The canvases are large and layered, populated by those strange children of DEMI’s, who evoke ancient wise men and women, or outsiders that in reality are enlightened visionaries. Her work is not sentimental or kitschy, on the contrary. Within it there is an almost hallucinating resistant quality which is hard and tough. It dismantles sweet and simplistic visions of childhood. I dare say, without asking the artist, that her painting is profoundly spiritual. I see in the work a preoccupation with the space inhabited by human beings; that which exists between earth and the infinite, and depicts the sacramental relation between figure and environment. In a work such as One More Day on Earth, which is the title of her exhibition, we see a battle waged between the children of light and those of darkness. Innocence is the source of strength of these bald little girls, and it appears visualized as light, which becomes the weapon in the struggle against darkness. Two other extraordinary canvases dominate this consistently strong exhibition: Who is Afraid of the Big Black Bear and Black Angel. The first depicts children playing in a dark room while a large stuffed bear observes them from the rear of the composition. Painted in browns, ochre and pinks, the picture evokes mystery and uncertainty. The children stare at us and at the bear. They, us, we, sense the future terror of their world with the loss of innocence and arrival of experience.
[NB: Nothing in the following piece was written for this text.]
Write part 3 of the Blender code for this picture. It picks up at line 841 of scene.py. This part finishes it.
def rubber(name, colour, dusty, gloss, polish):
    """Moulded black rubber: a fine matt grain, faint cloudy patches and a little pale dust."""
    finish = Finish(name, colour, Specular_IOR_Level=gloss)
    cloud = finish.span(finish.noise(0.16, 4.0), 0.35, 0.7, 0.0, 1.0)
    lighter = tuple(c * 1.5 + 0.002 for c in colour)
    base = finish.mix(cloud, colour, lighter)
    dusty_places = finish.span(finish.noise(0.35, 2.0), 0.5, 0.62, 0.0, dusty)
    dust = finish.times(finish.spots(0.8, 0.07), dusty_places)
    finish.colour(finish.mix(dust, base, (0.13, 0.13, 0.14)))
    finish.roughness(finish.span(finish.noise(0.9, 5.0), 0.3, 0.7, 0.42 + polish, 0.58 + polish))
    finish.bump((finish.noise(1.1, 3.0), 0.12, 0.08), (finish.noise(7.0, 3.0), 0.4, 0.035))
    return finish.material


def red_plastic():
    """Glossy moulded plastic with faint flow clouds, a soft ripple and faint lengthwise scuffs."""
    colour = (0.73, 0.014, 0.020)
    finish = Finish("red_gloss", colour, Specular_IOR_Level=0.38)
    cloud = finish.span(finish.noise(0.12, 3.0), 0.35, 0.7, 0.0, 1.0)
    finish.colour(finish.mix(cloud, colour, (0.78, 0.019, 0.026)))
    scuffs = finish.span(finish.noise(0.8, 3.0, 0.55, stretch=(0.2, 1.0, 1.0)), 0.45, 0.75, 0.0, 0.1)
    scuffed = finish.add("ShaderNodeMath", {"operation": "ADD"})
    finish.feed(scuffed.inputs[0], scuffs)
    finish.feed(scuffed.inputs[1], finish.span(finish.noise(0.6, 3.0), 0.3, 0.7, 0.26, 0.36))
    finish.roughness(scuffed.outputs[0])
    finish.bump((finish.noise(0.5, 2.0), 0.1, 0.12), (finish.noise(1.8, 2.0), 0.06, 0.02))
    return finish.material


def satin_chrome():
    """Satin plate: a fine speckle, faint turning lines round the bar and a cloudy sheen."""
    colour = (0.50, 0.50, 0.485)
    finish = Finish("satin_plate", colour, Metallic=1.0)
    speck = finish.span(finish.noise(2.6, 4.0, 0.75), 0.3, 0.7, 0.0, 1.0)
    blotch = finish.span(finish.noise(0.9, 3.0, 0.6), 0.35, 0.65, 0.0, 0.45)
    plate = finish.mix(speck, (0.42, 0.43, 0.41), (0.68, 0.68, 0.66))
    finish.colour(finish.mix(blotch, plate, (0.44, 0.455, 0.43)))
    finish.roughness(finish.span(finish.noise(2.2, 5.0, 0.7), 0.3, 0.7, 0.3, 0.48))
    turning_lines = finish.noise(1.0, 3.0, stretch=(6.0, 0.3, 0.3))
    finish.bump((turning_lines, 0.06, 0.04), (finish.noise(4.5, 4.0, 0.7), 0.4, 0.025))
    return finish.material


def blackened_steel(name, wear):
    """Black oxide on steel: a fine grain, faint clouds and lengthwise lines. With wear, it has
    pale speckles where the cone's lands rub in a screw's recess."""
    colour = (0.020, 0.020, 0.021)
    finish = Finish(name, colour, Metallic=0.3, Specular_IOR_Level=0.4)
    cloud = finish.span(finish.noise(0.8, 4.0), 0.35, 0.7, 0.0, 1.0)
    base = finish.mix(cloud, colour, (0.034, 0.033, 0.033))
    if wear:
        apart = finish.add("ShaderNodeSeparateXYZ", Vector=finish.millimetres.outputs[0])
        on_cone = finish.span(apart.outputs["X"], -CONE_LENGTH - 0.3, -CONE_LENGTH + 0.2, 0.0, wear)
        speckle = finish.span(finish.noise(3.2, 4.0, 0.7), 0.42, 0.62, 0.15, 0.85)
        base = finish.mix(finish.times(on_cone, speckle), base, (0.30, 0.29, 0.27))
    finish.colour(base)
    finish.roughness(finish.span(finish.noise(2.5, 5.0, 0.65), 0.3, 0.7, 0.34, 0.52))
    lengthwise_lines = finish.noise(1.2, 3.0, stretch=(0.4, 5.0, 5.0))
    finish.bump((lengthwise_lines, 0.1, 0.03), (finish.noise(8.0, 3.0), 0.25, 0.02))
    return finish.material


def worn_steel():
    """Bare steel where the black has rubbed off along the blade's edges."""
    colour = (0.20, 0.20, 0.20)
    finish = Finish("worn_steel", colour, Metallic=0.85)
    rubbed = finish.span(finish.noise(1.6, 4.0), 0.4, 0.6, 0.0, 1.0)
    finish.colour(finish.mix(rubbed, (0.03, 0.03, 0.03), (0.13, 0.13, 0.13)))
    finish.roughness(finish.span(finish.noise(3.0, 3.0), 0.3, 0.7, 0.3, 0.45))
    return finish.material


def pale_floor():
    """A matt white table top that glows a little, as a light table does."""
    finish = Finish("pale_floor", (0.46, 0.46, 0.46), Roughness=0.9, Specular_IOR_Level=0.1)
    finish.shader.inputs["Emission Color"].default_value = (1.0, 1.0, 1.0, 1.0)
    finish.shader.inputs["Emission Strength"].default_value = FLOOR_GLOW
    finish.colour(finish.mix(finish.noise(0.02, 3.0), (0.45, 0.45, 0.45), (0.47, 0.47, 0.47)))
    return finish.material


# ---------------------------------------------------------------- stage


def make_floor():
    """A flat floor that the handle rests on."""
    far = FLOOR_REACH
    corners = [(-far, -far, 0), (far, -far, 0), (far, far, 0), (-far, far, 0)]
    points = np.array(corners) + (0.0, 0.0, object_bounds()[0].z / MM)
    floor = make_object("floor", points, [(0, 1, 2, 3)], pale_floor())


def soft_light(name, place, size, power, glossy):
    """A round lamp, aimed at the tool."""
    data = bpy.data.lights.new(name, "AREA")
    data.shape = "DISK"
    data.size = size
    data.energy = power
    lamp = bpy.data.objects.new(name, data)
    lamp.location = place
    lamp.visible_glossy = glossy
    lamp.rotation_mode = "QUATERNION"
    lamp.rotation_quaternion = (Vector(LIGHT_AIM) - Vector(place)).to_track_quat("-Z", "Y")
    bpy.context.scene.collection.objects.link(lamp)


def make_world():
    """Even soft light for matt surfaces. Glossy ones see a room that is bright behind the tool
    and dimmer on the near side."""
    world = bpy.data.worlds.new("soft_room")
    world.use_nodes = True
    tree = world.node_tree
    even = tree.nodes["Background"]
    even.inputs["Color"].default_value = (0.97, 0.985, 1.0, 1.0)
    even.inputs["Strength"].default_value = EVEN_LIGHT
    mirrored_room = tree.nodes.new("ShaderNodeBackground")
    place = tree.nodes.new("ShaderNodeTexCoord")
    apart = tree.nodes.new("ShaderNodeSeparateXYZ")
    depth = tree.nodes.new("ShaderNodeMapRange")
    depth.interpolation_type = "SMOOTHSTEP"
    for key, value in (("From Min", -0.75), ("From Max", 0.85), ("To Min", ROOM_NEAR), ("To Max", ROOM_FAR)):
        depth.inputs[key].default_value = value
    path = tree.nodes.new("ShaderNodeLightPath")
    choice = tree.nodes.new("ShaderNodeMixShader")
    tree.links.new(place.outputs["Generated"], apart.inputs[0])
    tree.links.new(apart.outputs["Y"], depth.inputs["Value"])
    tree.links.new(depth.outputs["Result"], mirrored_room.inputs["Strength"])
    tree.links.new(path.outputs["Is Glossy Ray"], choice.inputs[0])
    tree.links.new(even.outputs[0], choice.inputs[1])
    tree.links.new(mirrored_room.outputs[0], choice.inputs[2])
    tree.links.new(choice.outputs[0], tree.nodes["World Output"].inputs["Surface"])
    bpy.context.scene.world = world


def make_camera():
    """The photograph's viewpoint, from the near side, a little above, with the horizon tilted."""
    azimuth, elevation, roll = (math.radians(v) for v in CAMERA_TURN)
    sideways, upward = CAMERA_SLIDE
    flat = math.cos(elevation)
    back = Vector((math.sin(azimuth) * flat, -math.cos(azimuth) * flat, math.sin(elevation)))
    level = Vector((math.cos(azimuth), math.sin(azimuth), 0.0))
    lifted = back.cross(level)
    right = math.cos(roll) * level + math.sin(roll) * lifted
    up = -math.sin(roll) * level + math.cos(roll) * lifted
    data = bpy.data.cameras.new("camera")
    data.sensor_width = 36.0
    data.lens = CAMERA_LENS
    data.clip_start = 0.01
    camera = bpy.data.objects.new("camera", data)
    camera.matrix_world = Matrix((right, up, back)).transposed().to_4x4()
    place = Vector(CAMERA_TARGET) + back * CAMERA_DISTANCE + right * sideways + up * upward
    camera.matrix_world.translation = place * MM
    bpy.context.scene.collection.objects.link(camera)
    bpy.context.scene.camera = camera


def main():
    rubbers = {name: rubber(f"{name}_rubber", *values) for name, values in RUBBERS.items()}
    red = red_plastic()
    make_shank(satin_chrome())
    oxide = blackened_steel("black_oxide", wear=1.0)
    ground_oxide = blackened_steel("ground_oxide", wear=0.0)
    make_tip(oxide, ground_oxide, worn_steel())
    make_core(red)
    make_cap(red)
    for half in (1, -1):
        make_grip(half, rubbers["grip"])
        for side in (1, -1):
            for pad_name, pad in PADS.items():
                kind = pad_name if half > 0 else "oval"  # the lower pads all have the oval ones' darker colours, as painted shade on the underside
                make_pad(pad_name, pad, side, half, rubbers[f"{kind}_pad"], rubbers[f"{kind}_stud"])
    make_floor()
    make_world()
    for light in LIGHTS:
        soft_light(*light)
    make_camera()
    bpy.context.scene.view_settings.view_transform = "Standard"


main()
Black Angel quite simply belongs in a museum. The painting is an icon of innocence surrounded by the infinite possibilities of the color white. The child evokes the salvific qualities of the child Jesus, and obviously also the African identity of much of Caribbean culture, into which as a Cuban, the artist was born. But beyond my limited iconographic interpretation, this work is just good painting with a capital P, where DEMI bets on the power of the pictorial surface and wins. What could have been a mannered and saccharine image is transformed into an icon of innocence as strength.

I reject the past comparisons between DEMI’s paintings and those of Frida Kahlo. Kahlo’s pictures are tortured and materialistic, while DEMI’s are spiritual and redemptive. She belongs to the family of visionaries such as England’s Richard Dadd or Mexico’s Jesús Reyes Ferreira. Like their worlds, hers is unique and it escapes comparison. We have to see it.